I’ve printed many versions of the book before using print on demand, but what arrived last week feels so much more important. It’s the first test from the actual printer in Maine I’m going to employ.
Okay, this is really a test’s test. I wanted to print a sample chapter first to check out various tricky situations – dark backgrounds, small details, saturated colours – and pick between two almost-identical types of paper. There will be a few more “real” tests, and very likely a visit to the printer itself.
But even already these samples came with a charmingly old-fashioned approval process two generations older than online tools like Paper or Figma.
And this is also the best my book has looked so far. Some images are just unbearably sharp, all the black and white photos are tinted just the right amount of violet – which is actually hard, but this printing technology allows for it – and the text (Mercury Text at 9.75 over 13.4, natch) feels like it’ll be a pleasure to read.
If the end result looks like this, I think this will be a lot of fun… and the whole point of this exercise it to make sure it does.
I am still learning what it means to review a test print, too. In my notes, I have things like “the orange for accents ended up a bit dirty” and “the smell is… okay?” (apparently, when it comes to smell, it’s more the ink and less the paper?) So far, the only big showstopper I found was that using a variable font in one specific tiny place caused some trouble.

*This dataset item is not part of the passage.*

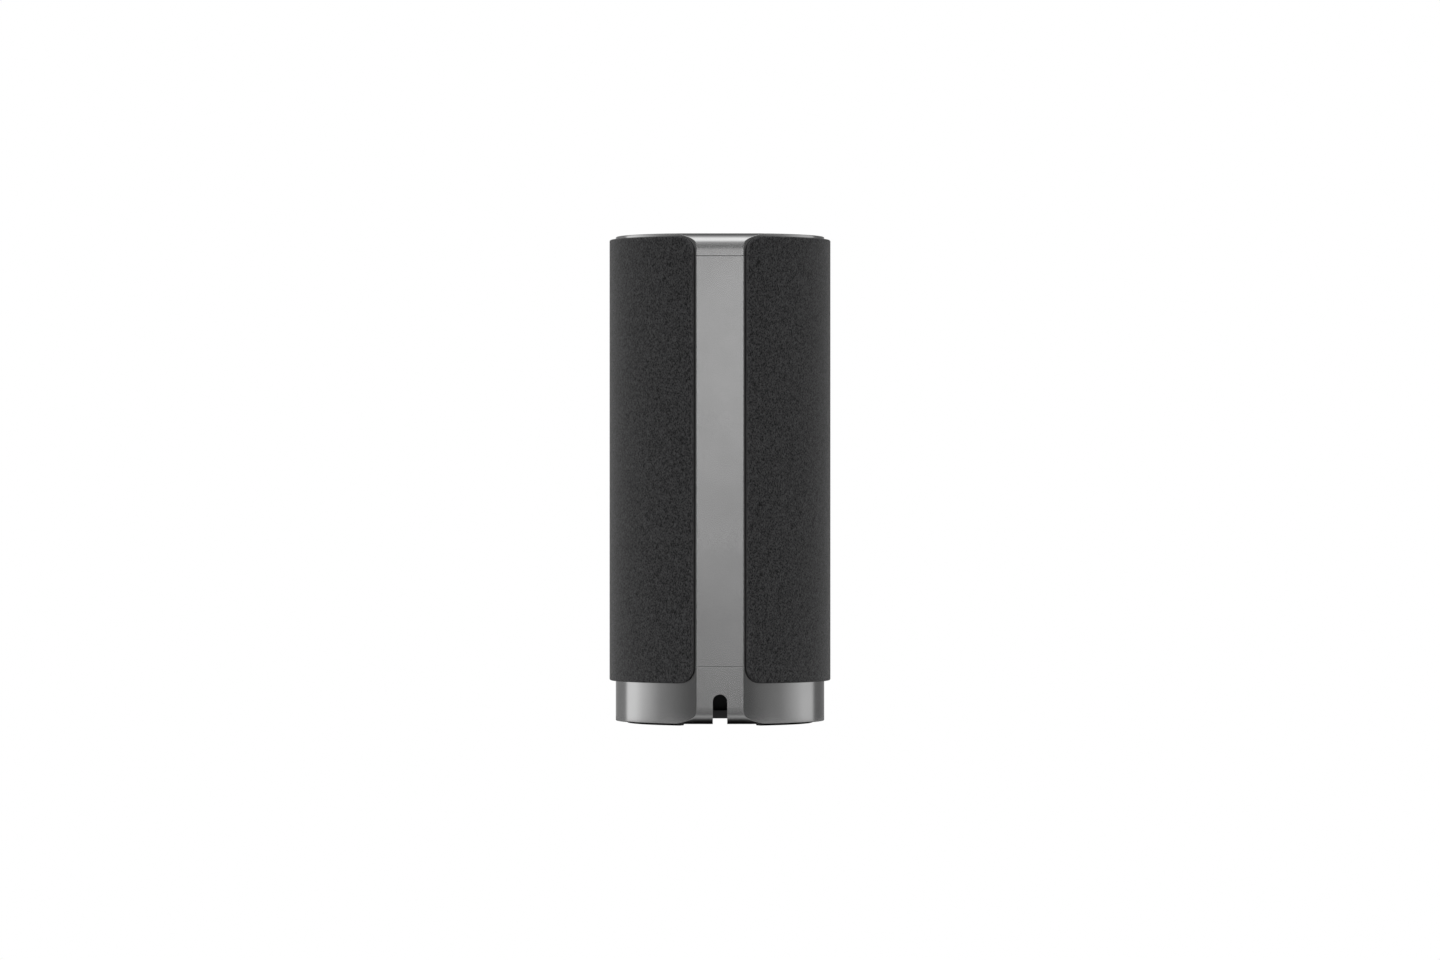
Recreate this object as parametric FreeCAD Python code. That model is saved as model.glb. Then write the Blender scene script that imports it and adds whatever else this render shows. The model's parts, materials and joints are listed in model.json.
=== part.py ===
"""Smart speaker: a cloth-wrapped round column with a flat metal spine down its back.

Millimetres, +Z up. The origin is on the table, under the column's axis. The spine faces -Y, the sound
comes out towards +Y, and +X is to the right of someone who looks at the spine.
"""
import FreeCAD, Part
import math
import os

V = FreeCAD.Vector
UP = V(0, 0, 1)

# Whole speaker
HEIGHT = 242.5
FOOT_DROP = 1.0
CORE_R = 52.1
CLEARANCE = 0.2

# Metal skin: top cap, spine and base ring
METAL_WALL = 1.8
SPINE_HALF = 11.5
SPINE_STRIP_HALF = 15.5
SPINE_ROLL_R = 4.7
SPINE_LEAD_R = 50.0
SPINE_LEAD_TURN = 4.6
RIM_CHAMFER = 0.4
SEAM_LOW = 29.2
CAP_HEIGHT = 11.3
SEAM_GAP = 0.2
TOP_FLANGE = 3.0
TOP_RIM = 8.1
BASE_LIP = 4.0
BASE_LIP_T = 2.8

# Cable slot in the base ring, and the well behind it
SLOT_WIDTH = 7.1
SLOT_TOP = 15.7
WELL_HALF = 11.0
WELL_END = 15.0
WELL_SETBACK = 3.0
WELL_WALL = 1.5
WELL_ROOF = 16.0
WELL_LIP = 1.5

# Cloth grille
CLOTH_STAND = 3.1
CLOTH_T = 0.6
CLOTH_LOW = 21.1
CLOTH_DROP = 1.5
CLOTH_CORNER_R = 8.0
CLOTH_END_ANGLE = 13.9
GRILLE_WALL = 2.2
GRILLE_COLUMNS = 20
GRILLE_ROWS = 6
GRILLE_BAR = 4.0
GRILLE_BORDER = 6.0

# Feet
FOOT_INSET = 4.6
FOOT_TAPER = 1.3
FOOT_WIDTH = 6.0
FOOT_BACK_ANGLE = 25.0
FOOT_FRONT_ANGLE = 168.0

# Base: cover, chassis, power board and its jack
COVER_RECESS = 0.3
COVER_T = 2.5
COVER_SCREW_SIDE = 18.1
COVER_SCREW_BACK = 18.0
COVER_SCREW_X = 19.0
COVER_SCREW_FRONT = 18.6
COVER_RECESS_R = 2.8
COVER_RECESS_T = 1.2
CHASSIS_T = 2.5
CHASSIS_RISE = 0.3
RING_BOSS_R = 3.2
RING_BOSS_INSET = 4.6
RING_BOSS_ANGLES = [-115, -65, 0, 90, 180]
BOARD_T = 1.6
POWER_BOARD_X = 26.0
POWER_BOARD_Y = (-36.0, 30.0)
POWER_BOARD_GAP = 1.0
POWER_BOARD_SCREWS = [(-22, -32), (22, -32), (-22, 26), (22, 26)]
JACK_AT = (0.0, -12.0)
JACK_BORE_R = 3.0
JACK_NOSE_R = 4.6
JACK_BODY_HALF = 5.5
JACK_ROOF = 0.5
PIN_R = 1.05
PIN_RECESS = 0.8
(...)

In another corner of my strange universe, I am trying to build a nice 3D viewer of the book I could put on the upcoming book site. But Three.js is very hard, and I am – turns out – not very smart. So, occasionally, things go horribly wrong.
(I am still angry at my math teachers who never told me I should’ve paid attention to geometry because it’ll forever be useful in UI design, game engine design, and all sorts of other prototypes I would be building in the future.)
The following photos are the most hilarious failures of my code, here for your viewing pleasure:
Yeah. This is possibly the worst my book has looked so far.
I know I often strike a tone in these newsletters of a certain romantic wonderment that can be annoying, sometimes even to myself.
The last part feels true now. To be honest, I hate a lot of this. The strange, unexpected limitations of the printer and the paper forced me to slightly change the size of the book, and that means weeks of just ever so slightly moving everything, by hand – and worrying about making some fundamental mistake. (The original size was 7×10 inches, the current… you can find it here in this newsletter if you look closely enough.) This wasn’t something I anticipated, and rejiggering things so late in the process and after putting so much prior effort is really unnerving. The test print was one chapter repositioned. I have to go through 40 more. Again.
And Three.js making me feel like an idiot? It’s really not fun. I’m spending hours doing basic things I thought would take minutes – and I am not even sure I have these hours to spend.
The fact that everything seems to be changing makes things feel harder, too. Changes take time and attention. I am now on Mastodon, I spent a few days trying to move the newsletter to a different provider only to see it fail at the last minute (yes, both of these things are related) – and the reason you see two different backgrounds in the above photos is that, after 16 years of living in San Francisco, I recently moved to Chicago.
So I’m trying to remind myself of two things. One, outside of feeling stressed out, this is all good to learn – creative process is strange and fickle and it is useful to know, for the future, what to me is energizing, and what frustrating.
Second? “How did you go bankrupt? Slowly at first, then all at once,” goes a famous saying, and I already know that some version of this notion applies to finishing creative projects, too. It always all feels like a mess that’s on the verge of falling apart. It will appear like that until the last minute. And then it won’t.
The things you see above won’t exist perhaps even by the time you read this. The test prints are already on the way back to the printer and fixes are being made. And keystroke by keystroke, broken JavaScript is being slowly overwritten with more mature versions.
I wanted to share these artifacts of progress to calm down and remind myself of all this. If I pause and breathe, I can realize that the test print looking good is huge, and that there is something nice about establishing first steps in a relationship with people who will make my book real next year. (And the fact that my printer has “Lithographers” in the name? Come on. That’s pretty bad ass.)
There is also, even if it doesn’t feel that way, a big difference between the screenshot at the top, and the one at the bottom. I’m excited to – very soon, I hope! – show you the cool site for the book I’ve been working on for a while. The domain already exists (shifthappens.site) but nothing very exciting is there at the moment.
This is the last lesson, maybe: that the length of the progress bar will be obvious only in hindsight, but progress is happening even without knowing it. Wish me luck on this final stretch – and I’m wishing you all happy holidays.